While every one at some point has been on the receiving end or the delivering end or both ends of the spectrum regarding an inappropriate remark, it's not fair to burden the next generation with the same mentality. Ultimately to teach them right from wrong, to hope they know better than to cause harm... we must learn from their example.


  1. This is such a beautiful post, as usual my friend! I love that quote from Nelson Mandela. I wish I could say differently, but my kids have already been exposed to racism and hateful people, but I'm grateful for the opportunity to open the door to discussions about loving people. Have you read the book Nurtureshock? If you haven't, I do recommend it. There's a chapter about racism and it's fascinating- researchers have discovered kids actually DO notice other people's skin and will categorize people of other ethnicities in their mind as "different". The single most powerful way for parents to combat racism seems to be having frank conversations with their kids. For me, that's meant being very honest- "Yes, that person looks different, just like I have brown hair and you have blonde hair. People with white skin like us used to be very mean to people with brown skin, and sometimes people still are mean. But I believe that person is the same as me and I love him/her just like God loves him/her. We should never be mean to another person because God is not mean to us."

    1. Thanks, Sarah! I completely agree that open, honest, and frank conversations are the way to go when discussing sensitive yet very important topics such as this. However, I'm not sure if I should bring it to her attention first or wait until she has a specific question. She seems to have a very loving and nurturing and accepting nature about her and I would never want to jeopardize that by approaching a heavy subject too early. Parenting is hard.

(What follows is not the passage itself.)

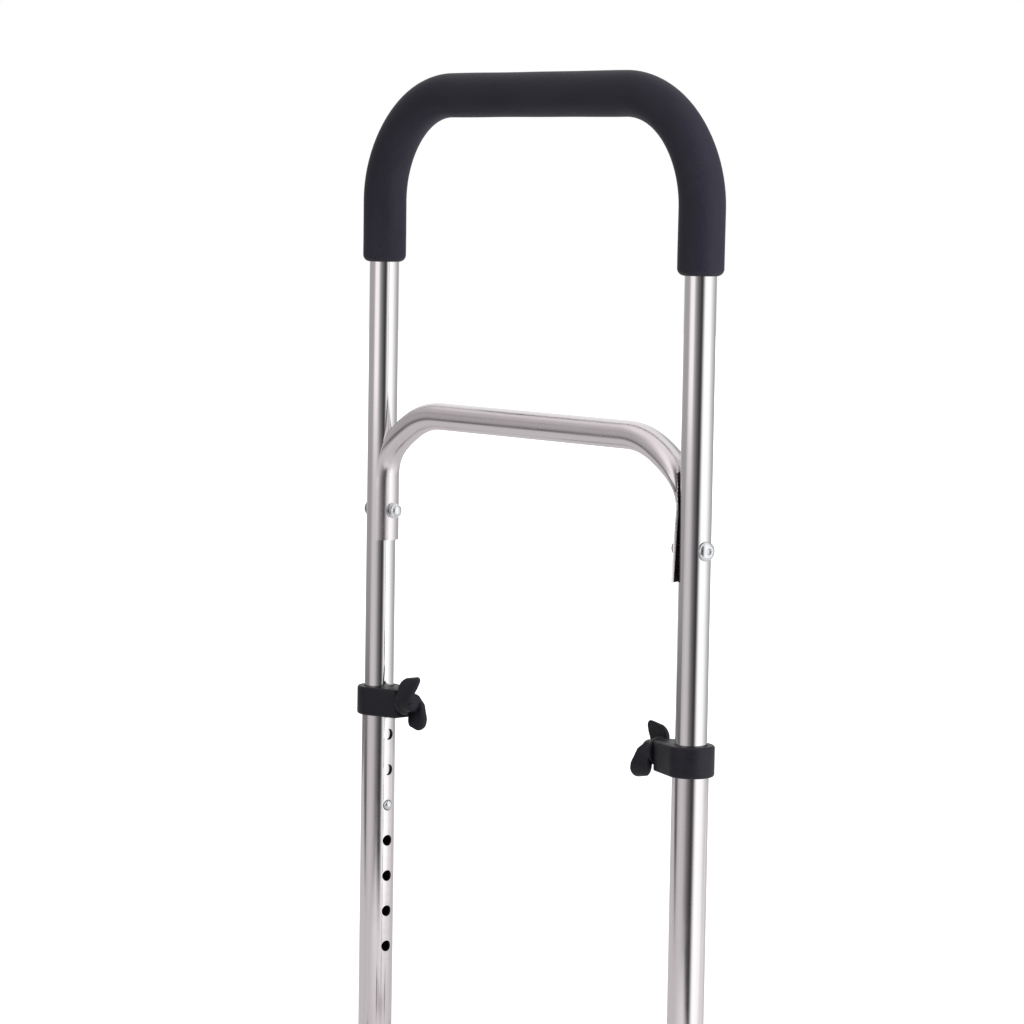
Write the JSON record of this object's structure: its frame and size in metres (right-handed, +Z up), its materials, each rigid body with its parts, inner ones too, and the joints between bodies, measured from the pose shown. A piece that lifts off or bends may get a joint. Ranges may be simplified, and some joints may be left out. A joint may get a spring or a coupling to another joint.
{
  "type": "toilet safety frame",
  "caption": "Free-standing support rail with a foam grip and clamped telescopic legs that set its height, for steadying a person who sits down or stands up.",
  "frame": {"origin": "on the floor, under the middle of the rail", "axes": "+X along the rail from its left leg to its right leg, +Y to the back along the floor runners, +Z up"},
  "size_m": [0.3726, 0.4186, 0.7859],
  "materials": {
    "polished_steel": "polished stainless tube",
    "zinc_fastener": "bright zinc",
    "spring_steel": "dull spring strip",
    "grip_foam": "matte closed-cell foam",
    "black_plastic": "moulded, fine texture",
    "foot_rubber": "moulded, matte"
  },
  "bodies": {
    "root": {"cross_tube": "polished_steel", "outer_leg_left": "polished_steel", "clamp_collar_left": "black_plastic", "clamp_nut_left": "zinc_fastener", "floor_runner_left": "polished_steel", "leg_socket_left": "polished_steel", "socket_bolt_left": "zinc_fastener", "socket_nut_left": "zinc_fastener", "rubber_foot_front_left": "foot_rubber", "rubber_foot_back_left": "foot_rubber", "outer_leg_right": "polished_steel", "clamp_collar_right": "black_plastic", "clamp_nut_right": "zinc_fastener", "floor_runner_right": "polished_steel", "leg_socket_right": "polished_steel", "socket_bolt_right": "zinc_fastener", "socket_nut_right": "zinc_fastener", "rubber_foot_front_right": "foot_rubber", "rubber_foot_back_right": "foot_rubber"},
    "rail": {"handle_tube": "polished_steel", "hand_grip": "grip_foam", "brace_tube": "polished_steel", "brace_bolt_left": "zinc_fastener", "brace_washer_left": "zinc_fastener", "brace_nut_left": "zinc_fastener", "button_spring_left": "spring_steel", "brace_bolt_right": "zinc_fastener", "brace_washer_right": "zinc_fastener", "brace_nut_right": "zinc_fastener", "button_spring_right": "spring_steel"},
    "button_left": {"snap_button_left": "zinc_fastener"},
    "pad_left": {"clamp_pad_left": "black_plastic"},
    "knob_left": {"knob_stud_left": "zinc_fastener", "wing_knob_left": "black_plastic"},
    "button_right": {"snap_button_right": "zinc_fastener"},
    "pad_right": {"clamp_pad_right": "black_plastic"},
    "knob_right": {"knob_stud_right": "zinc_fastener", "wing_knob_right": "black_plastic"}
  },
  "joints": [
    {"name": "height_slide", "type": "slide", "parent": "root", "child": "rail", "axis": [0, 0, 1], "range_m": [-0.1064, 0.0532]},
    {"name": "button_press_left", "type": "slide", "parent": "rail", "child": "button_left", "axis": [-1, 0, 0], "range_m": [0, 0.004], "stiffness_N_per_m": 1500, "springref_m": -0.002, "deforming": ["button_spring_left"]},
    {"name": "pad_travel_left", "type": "slide", "parent": "root", "child": "pad_left", "axis": [1, 0, 0], "range_m": [0, 0.002]},
    {"name": "knob_turn_left", "type": "hinge", "parent": "pad_left", "child": "knob_left", "pos_m": [-0.17, 0, 0.326], "axis": [1, 0, 0], "range_deg": [0, 720]},
    {"name": "button_press_right", "type": "slide", "parent": "rail", "child": "button_right", "axis": [1, 0, 0], "range_m": [0, 0.004], "stiffness_N_per_m": 1500, "springref_m": -0.002, "deforming": ["button_spring_right"]},
    {"name": "pad_travel_right", "type": "slide", "parent": "root", "child": "pad_right", "axis": [-1, 0, 0], "range_m": [0, 0.002]},
    {"name": "knob_turn_right", "type": "hinge", "parent": "pad_right", "child": "knob_right", "pos_m": [0.17, 0, 0.326], "axis": [-1, 0, 0], "range_deg": [0, 720]}
  ],
  "couplings": [
    {"joint": "knob_turn_left", "follows": "pad_travel_left", "rad_per_m": 6283.2},
    {"joint": "knob_turn_right", "follows": "pad_travel_right", "rad_per_m": 6283.2}
  ]
}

      I haven't read Nurtureshock, but I just looked it up and it seems like a very interesting read, one I might have to explore soon. Thanks for the recommendation. As for your children's exposure to the hateful side of society, I'm very sorry and while I don't know the specifics, I'm sure (with your help) they came through it stronger and more understanding.

  2. I've been reading your blog for quite some time now and this is probably the first post I've disagreed with. It's obvious you have a talent for writing and your way with words about your beautiful daughter always brings me back, but this post seems a little out of touch with reality. Its not fair to your child to ignore the differences in race. I don't think you should support racism at all but there has to be a gentle way of letting your child know she's different from them and they from her, like the black waitress you mentioned for example. Love for everyone is fine, but if you don't acknowledge the differences for her someone else is going to. I'll still come back to read because like I said I enjoy your writing, but I just felt like you need to hear a different point of view.

    1. Thanks for stopping by, Beth. A few interesting notes about your comment... I never specifically mentioned the race of the waitress. My daughter has fair skin so naturally any skin type compared to hers would be contrasting in pigment and her hair is somewhat thin yet curly so any kind of hair other than that would be different in texture. I guess we see/read what we want to?

      As for acknowledging the differences, other than simple things like eye color and hair styles, I'm not sure what you mean. People are people and I don't think anyone should be treated less than regardless of their ethnicity. Will we educate her on different races and their backgrounds in the historical sense? Sure, when it's appropriate... she's currently 3. It's more important to me at this time in her life to build the foundation of love and kindness and acceptance.

      To me there isn't a "them" or a "they" or an "us" and we, as a society, should work towards eliminating those terms that divide instead of unite.Thank you for taking the time to comment; I'm open to continuing this conversation via email if you're interested.